Von Alexandra Gehrhardt

„Natürlich merken wir, dass die Schlangen länger werden“, sagt Martina Kurek vom Herzensbus der Malteser. Dreimal pro Woche fährt das Team abends durch die Dortmunder City und versorgt Wohnungslose mit heißen Suppen und Nötigem. Was sie beobachtet, merken gerade viele Einrichtungen der Wohnungslosenhilfe. Längst ist die Krise auf der Straße angekommen, und sie trifft, wieder, nicht alle gleich. So wie Obdachlose von Corona besonders betroffen waren, weil „Stay at Home“ sie ausklammerte, trifft auch die Inflation sie früher und härter. Wer nur ein paar Euro für den Tag hat, spürt 50 Cent mehr für Brot und Wurst sofort.

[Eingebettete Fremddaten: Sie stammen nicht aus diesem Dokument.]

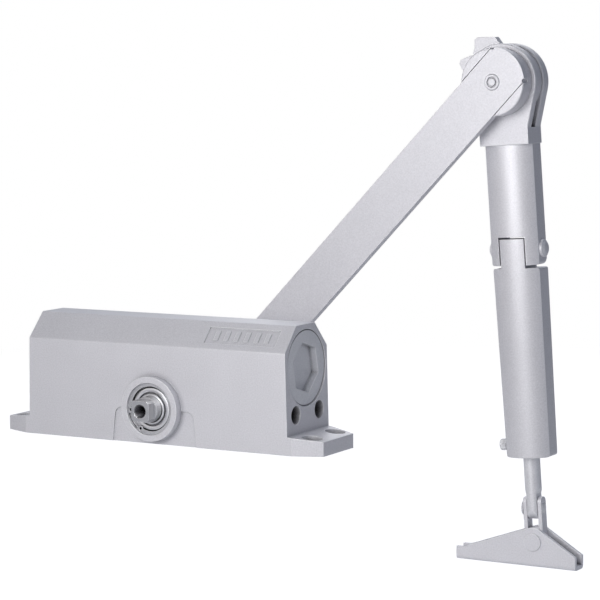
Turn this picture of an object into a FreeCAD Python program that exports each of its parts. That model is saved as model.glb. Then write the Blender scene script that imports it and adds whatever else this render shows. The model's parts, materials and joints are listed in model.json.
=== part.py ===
import FreeCAD, Part
import math
import os
import re
import Sketcher

# Surface-mounted door closer with a hold-open elbow arm.
# Frame: origin at the centre of the housing's mounting face, +X along the housing, +Y towards the
# arms, +Z away from the mounting face. Lengths in millimetres, angles in degrees.
# Pieces of the arms are drawn in the frame of their own pivot and then placed there.

SIZES = {
    # housing
    "housing_height": 60.0,
    "housing_width": 40.0,
    "housing_length": 148.5,
    "end_draft": 1.25,
    "top_width": 17.5,
    "slope_start": 48.0,
    "foot_length": 16.25,
    "foot_thickness": 7.0,
    "foot_rise": 1.8,
    "foot_end_width": 29.0,
    "foot_shoulder": 2.3,
    "edge_round": 1.2,
    "screw_pitch_x": 165.0,
    "screw_pitch_y": 22.0,
    "screw_hole_radius": 2.75,
    "screw_head_radius": 5.0,
    "screw_head_depth": 2.6,
    "seat_depth": 0.6,
    "seat_foot_width": 48.5,
    "seat_top_width": 45.5,
    "seat_height": 17.0,
    "plate_length": 39.0,
    "plate_height": 9.4,
    "plate_depth": 0.4,
    "plate_offset": 46.8,
    # cylinder, plugs and piston
    "cylinder_height": 39.3,
    "cylinder_radius": 16.5,
    "plug_radius": 18.4,
    "plug_length": 12.0,
    "plug_hex": 22.0,
    "plug_hex_depth": 3.6,
    "plug_hex_turn": -17.0,
    "seal_wire": 1.6,
    "piston_clearance": 0.04,
    "piston_tail": 8.0,
    "piston_clear": 12.0,
    "piston_wall": 4.0,
    "piston_web": 8.0,
    "piston_valve_height": 4.0,
    "closing_coil_gap": 2.3,
    "closing_wire": 1.6,
    "closing_turns": 5.0,
    "check_bore": 3.2,
    "check_ball_radius": 2.4,
    # rack and pinion
    "gear_module": 2.0,
    "pinion_teeth": 9.0,
    "pressure_angle": 20.0,
    "rack_teeth": 6.0,
    "rack_left": 13.0,
    "rack_tip": 1.0,
    "rack_root": 2.0,
    "pinion_tip": 1.6,
    "pinion_root": 1.6,
    "backlash": 0.3,
    "gear_width": 16.0,
    "arm_travel": 135.0,
    # spindle and its bearings
    "spindle_height": 17.6,
    "boss_radius": 15.7,
    "boss_proud": 4.5,
    "boss_bore": 12.8,
    "journal_radius": 8.0,
    "neck_radius": 6.3,
    "square_size": 10.0,
    "square_proud": 12.2,
    "square_length": 5.2,
    "square_thread_radius": 3.3,
    "square_thread_depth": 14.0,
    "chamber_half": 13.6,
    "chamber_radius": 11.4,
    "bearing_width": 6.0,
    "bearing_radius": 12.2,
    "running_gap": 0.05,
    "collar_radius": 9.3,
    "circlip_inner": 10.9,
    "circlip_wire": 1.2,
    "circlip_depth": 1.4,
    "circlip_gap_angle": 212.5,
    "circlip_gap": 27.0,
    "circlip_groove": 0.6,
    "circlip_lug": 1.5,
    # valves
    "valve_pitch": 22.2,
    "valve_height": 18.0,
    "valve_mouth": 4.4,
    "valve_bore": 3.0,
    "valve_mouth_depth": 6.0,
    "valve_depth": 26.0,
    "valve_seal": 0.5,
    "valve_head_gap": 1.0,
    "duct_radius": 1.2,
    # main arm and elbow
    "arm_angle": 45.9,
    "arm_length": 216.3,
    "arm_width": 22.5,
    "arm_thickness": 4.5,
    "arm_plane": 41.0,
    "crank_start": 20.0,
    "crank_end": 38.0,
    "arm_gap": 0.2,
    "arm_screw_radius": 6.5,
    "arm_screw_head": 4.6,
    "arm_washer_radius": 9.0,
    "arm_washer": 1.6,
    "disc_radius": 16.0,
    "disc_depth": 9.0,
    "disc_hub": 6.0,
    "arm_end_radius": 16.3,
    "arm_notch": 1.1,
    "channel_gap": 0.3,
    "fit_gap": 0.1,
    "rivet_radius": 2.6,
    "rivet_head_radius": 3.9,
    "rivet_button": 1.9,
    "rivet_ring": 0.6,
    "rivet_tail_radius": 5.6,
    "rivet_tail": 1.6,
    "rivet_proud": 0.5,
    "washer_thickness": 0.8,
    "cheek_radius": 18.0,
    "front_cheek": 4.5,
    "cam_slot": 4.8,
    "back_cheek": 5.8,
    "side_gap": 0.3,
    "cam_radius": 17.1,
    "cam_lobe_radius": 25.2,
    "cam_notch_radius": 21.4,
    # forearm, distances measured from the elbow pivot
    "forearm_lean": 3.85,
    "core_depth": 5.2,
    "head_width": 25.0,
    "slot_floor": 22.0,
    "rim_chamfer": 0.4,
    "head_end": 29.7,
    "tube_half_width": 12.2,
    "tube_flat": 10.0,
    "tube_crown": 4.8,
    "fold_distance": 79.3,
    "ear_end": 86.7,
    "ear_slot": 73.2,
    "ear_round": 3.6,
    "tongue_end": 74.1,
    "tongue_width": 12.4,
    "tongue_gap": 0.6,
    "fold_pin_radius": 2.8,
    "pin_head_radius": 4.4,
    "pin_head": 2.4,
    "shoulder": 88.1,
    "shoulder_round": 1.3,
    "tube_end": 178.5,
    "tube_end_half_width": 11.2,
    "tube_end_flat": 8.8,
    "rod_radius": 4.0,
    "rod_top": 118.0,
    "rod_spare": 14.0,
    "rod_neck": 193.5,
    "tang_start": 196.5,
    "tang_thickness": 5.2,
    "link_pin_distance": 203.5,
    "tang_end_radius": 5.3,
    "clamp_distance": 172.8,
    "clamp_head_radius": 2.9,
    "clamp_head": 3.6,
    "clamp_radius": 2.0,
    "clamp_stand": 0.6,
    "clamp_ribs": 12.0,
    "plunger_radius": 3.9,
    "plunger_nose": 2.0,
    "plunger_step": 31.0,
    "plunger_length": 20.0,
    "spring_chamber": 4.4,
    "spring_chamber_end": 62.0,
    "hold_coil_radius": 3.0,
    "hold_wire": 0.5,
    "hold_turns": 9.0,
    # link fork and shoe
    "fork_cheek": 1.9,
    "fork_depth": 5.6,
    "fork_gap": 0.25,
    "fork_top_radius": 5.5,
    "fork_block_top": 213.4,
    "link_pin_radius": 2.2,
    "shoe_distance": 219.4,
    "fork_foot_radius": 4.4,
    "shoe_pin_radius": 2.4,
    "shoe_pin_head": 0.7,
    "shoe_wall": 1.9,
    "shoe_gap": 0.15,
    "shoe_left": 40.3,
    "shoe_step": 4.0,
    "shoe_right": 22.1,
    "shoe_apex_radius": 7.0,
    "shoe_base": 12.0,
    "shoe_end_height": 6.4,
    "shoe_floor": 2.0,
    "shoe_hole_radius": 2.2,
    "shoe_hole_left": 31.0,
    "shoe_hole_right": 14.5,
}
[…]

„Wir haben nicht nur mehr Kontakte, sondern auch neue – auch Menschen mit Wohnung, die aber einen Kaffee oder ein Brot mitnehmen, weil sie es sich nicht leisten können“, sagt bodo-Sozialarbeiter Lutz Rutkowski. „Dazu kommt“, sagt Katrin Lauterborn, Geschäftsführerin des Gast-Haus, „dass in unserer Sozialberatung mehr Menschen ankommen, oft auch, weil sie nicht wissen, wo sie sonst fragen sollen.“ Die Fälle drohender Zwangsräumungen häuften sich, so Lauterborn. Die Entlastungspakete der Bundesregierung sollen zwar die größten Notlagen auffangen – ein Schutz vor Kündigungen oder Energiesperren ist darin bisher nicht zu finden.
Die ökonomische Krise trifft auf Einrichtungen, die gerade im Winter auch Orte zum Ausruhen, Aufwärmen und Schutzräume sind, und die angesichts der wieder Fahrt aufnehmenden Pandemie immer noch darauf achten müssen, ihre vulnerablen Gäste zu schützen. „Wir haben wieder so viele Gäste wie vor Corona“, sagt Colin Fischer von der Kana Suppenküche am Dortmunder Nordmarkt, „können aber nicht so viele Leute reinlassen. Wir können gerade nicht abschätzen, wo es hin läuft.“ Zur Arbeit der Einrichtungen gehört nun, Kapazitäten für den Winter zu schaffen; auch bodo wird seine Öffnungszeiten in den Anlaufstellen und seine Hilfen ausweiten. Was bleibt: Nach fast drei Jahren Pandemie wird es ein schwieriger und unsicherer Winter – erneut.